*Task description*. Report every line in the listing below where the string "node" shows up.

** start Record set **

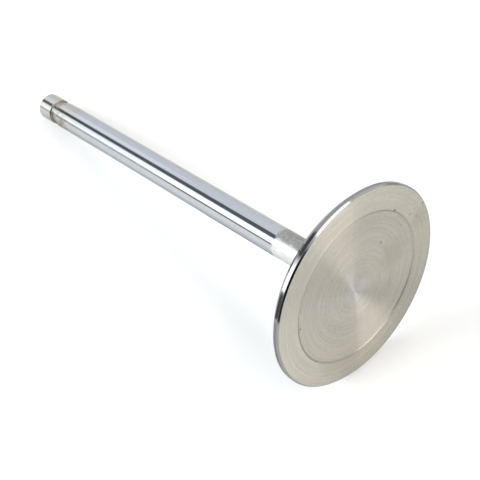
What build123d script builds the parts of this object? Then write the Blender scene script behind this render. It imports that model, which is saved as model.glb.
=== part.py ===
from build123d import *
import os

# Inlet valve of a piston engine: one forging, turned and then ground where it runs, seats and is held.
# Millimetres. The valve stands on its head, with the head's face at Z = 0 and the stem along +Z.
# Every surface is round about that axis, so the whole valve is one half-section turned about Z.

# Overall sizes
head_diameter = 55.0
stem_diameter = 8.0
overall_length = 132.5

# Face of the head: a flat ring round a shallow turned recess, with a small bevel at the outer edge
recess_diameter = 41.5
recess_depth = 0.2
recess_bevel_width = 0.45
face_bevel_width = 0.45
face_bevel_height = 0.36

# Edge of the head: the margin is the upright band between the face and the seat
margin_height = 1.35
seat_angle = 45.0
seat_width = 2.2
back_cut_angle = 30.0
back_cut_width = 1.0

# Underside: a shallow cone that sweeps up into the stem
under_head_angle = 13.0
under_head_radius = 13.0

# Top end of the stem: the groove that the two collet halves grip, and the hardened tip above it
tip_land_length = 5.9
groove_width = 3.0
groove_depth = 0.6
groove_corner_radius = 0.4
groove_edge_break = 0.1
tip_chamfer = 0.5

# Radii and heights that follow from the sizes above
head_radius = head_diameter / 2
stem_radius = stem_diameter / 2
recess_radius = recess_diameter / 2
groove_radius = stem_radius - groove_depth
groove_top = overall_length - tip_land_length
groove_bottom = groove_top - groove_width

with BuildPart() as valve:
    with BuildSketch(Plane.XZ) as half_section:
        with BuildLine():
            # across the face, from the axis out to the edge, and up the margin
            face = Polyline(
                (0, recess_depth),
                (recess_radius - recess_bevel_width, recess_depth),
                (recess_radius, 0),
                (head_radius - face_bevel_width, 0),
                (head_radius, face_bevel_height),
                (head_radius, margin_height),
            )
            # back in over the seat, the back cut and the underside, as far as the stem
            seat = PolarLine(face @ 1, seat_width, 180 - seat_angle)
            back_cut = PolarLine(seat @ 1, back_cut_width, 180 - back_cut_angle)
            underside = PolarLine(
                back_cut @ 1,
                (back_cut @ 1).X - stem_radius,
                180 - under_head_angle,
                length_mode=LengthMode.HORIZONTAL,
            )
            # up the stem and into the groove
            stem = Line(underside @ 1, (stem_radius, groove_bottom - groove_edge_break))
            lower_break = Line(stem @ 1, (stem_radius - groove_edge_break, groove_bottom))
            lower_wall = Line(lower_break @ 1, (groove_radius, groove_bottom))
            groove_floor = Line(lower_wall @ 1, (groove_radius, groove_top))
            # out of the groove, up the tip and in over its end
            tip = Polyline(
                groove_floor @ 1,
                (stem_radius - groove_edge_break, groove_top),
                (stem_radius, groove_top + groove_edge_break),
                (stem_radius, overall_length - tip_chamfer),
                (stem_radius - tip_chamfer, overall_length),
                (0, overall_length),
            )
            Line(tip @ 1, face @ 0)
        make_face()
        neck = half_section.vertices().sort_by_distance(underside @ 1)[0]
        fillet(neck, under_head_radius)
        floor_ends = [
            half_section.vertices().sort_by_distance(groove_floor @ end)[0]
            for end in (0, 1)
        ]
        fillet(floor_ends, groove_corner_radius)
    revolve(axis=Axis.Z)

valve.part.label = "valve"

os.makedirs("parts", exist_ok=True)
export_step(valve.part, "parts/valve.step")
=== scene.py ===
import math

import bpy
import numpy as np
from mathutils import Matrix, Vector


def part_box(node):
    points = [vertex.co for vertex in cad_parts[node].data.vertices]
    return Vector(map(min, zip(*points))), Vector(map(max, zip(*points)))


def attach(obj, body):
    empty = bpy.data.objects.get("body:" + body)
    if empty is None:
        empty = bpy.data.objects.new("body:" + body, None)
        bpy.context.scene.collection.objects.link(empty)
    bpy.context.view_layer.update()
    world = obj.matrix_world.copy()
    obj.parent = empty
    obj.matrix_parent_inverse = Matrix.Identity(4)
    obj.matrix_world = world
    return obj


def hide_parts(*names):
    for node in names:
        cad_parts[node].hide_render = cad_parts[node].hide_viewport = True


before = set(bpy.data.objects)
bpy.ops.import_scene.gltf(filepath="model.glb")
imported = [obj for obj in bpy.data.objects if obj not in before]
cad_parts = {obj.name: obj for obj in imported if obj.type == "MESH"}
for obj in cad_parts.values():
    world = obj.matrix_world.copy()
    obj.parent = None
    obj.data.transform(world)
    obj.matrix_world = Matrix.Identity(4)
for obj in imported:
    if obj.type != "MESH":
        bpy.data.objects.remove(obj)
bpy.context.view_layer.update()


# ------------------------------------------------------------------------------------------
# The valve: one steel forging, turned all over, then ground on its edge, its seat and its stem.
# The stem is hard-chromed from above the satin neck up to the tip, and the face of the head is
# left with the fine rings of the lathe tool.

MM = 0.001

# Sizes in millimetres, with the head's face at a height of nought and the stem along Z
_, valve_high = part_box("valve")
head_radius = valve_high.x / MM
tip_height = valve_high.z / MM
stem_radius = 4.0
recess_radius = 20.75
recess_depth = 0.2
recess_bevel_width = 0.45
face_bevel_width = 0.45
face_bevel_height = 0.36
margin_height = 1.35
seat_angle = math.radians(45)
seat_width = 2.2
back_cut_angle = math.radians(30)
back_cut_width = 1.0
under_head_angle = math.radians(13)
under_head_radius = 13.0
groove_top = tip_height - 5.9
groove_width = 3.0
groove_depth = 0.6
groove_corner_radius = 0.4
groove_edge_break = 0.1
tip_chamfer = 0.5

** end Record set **
** start Record set **

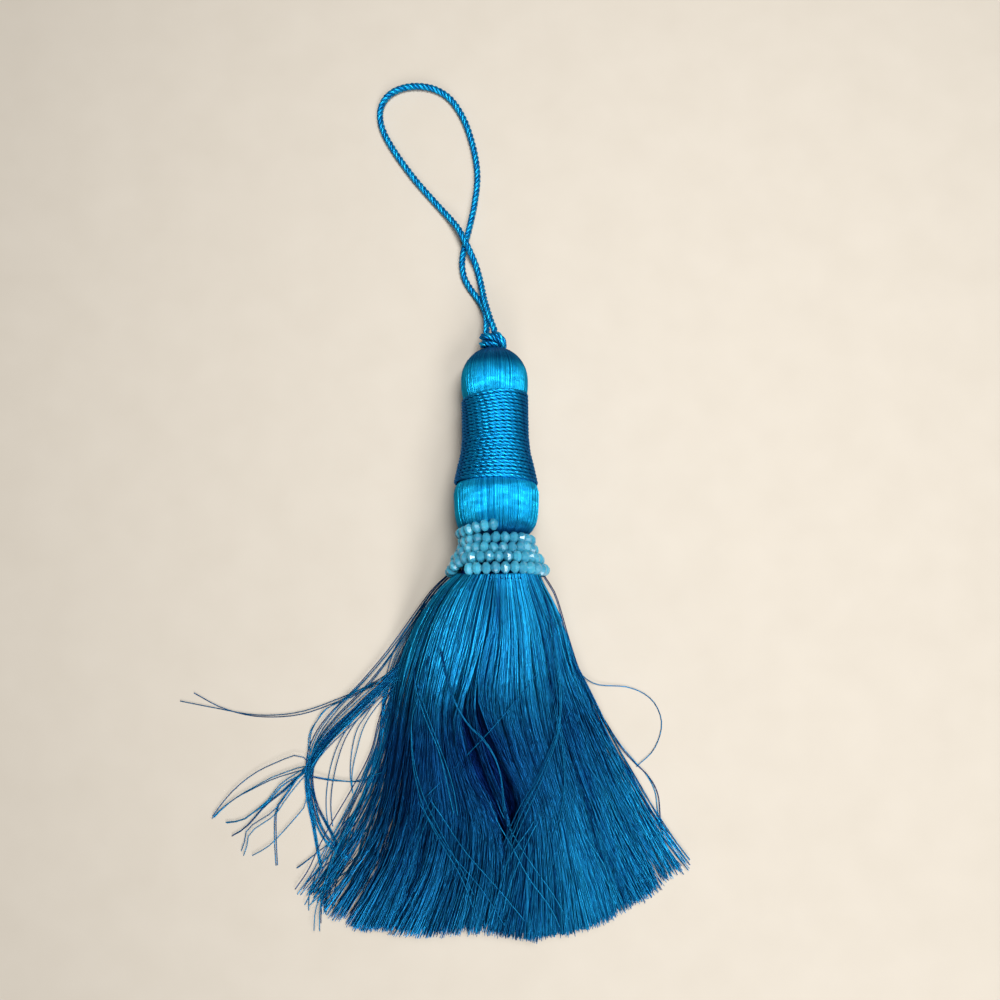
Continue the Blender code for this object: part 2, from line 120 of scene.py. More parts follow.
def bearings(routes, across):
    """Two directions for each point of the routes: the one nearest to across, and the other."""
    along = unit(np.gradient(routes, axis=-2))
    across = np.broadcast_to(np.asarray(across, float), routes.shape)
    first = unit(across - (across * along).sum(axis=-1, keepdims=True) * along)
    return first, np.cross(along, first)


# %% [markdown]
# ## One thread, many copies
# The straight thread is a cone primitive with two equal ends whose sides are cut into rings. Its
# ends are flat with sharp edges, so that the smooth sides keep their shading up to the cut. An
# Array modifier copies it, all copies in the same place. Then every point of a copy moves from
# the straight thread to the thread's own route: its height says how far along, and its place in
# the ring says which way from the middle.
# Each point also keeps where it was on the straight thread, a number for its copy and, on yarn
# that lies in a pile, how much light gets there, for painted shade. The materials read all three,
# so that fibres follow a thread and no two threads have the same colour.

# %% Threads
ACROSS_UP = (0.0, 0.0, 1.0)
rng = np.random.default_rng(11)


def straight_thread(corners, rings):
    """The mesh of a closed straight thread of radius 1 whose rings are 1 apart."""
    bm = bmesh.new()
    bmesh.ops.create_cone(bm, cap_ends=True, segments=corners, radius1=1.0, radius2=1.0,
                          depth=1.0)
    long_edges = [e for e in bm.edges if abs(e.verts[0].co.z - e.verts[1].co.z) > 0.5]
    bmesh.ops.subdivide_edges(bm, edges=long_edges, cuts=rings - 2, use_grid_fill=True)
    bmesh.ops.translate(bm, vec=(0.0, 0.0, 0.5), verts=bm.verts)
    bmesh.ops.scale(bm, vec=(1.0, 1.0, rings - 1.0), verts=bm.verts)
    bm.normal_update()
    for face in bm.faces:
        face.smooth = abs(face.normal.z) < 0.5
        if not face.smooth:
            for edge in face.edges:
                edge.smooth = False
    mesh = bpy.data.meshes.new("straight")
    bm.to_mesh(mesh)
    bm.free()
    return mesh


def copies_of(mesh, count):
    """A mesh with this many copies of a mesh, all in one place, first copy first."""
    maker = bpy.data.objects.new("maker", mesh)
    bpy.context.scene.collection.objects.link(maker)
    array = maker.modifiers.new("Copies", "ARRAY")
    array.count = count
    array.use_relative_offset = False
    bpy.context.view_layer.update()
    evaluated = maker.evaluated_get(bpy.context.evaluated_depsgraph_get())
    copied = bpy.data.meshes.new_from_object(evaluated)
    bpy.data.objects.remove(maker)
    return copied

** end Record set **

*Exercise result*.
def part_box(node):
    points = [vertex.co for vertex in cad_parts[node].data.vertices]
    for node in names:
        cad_parts[node].hide_render = cad_parts[node].hide_viewport = True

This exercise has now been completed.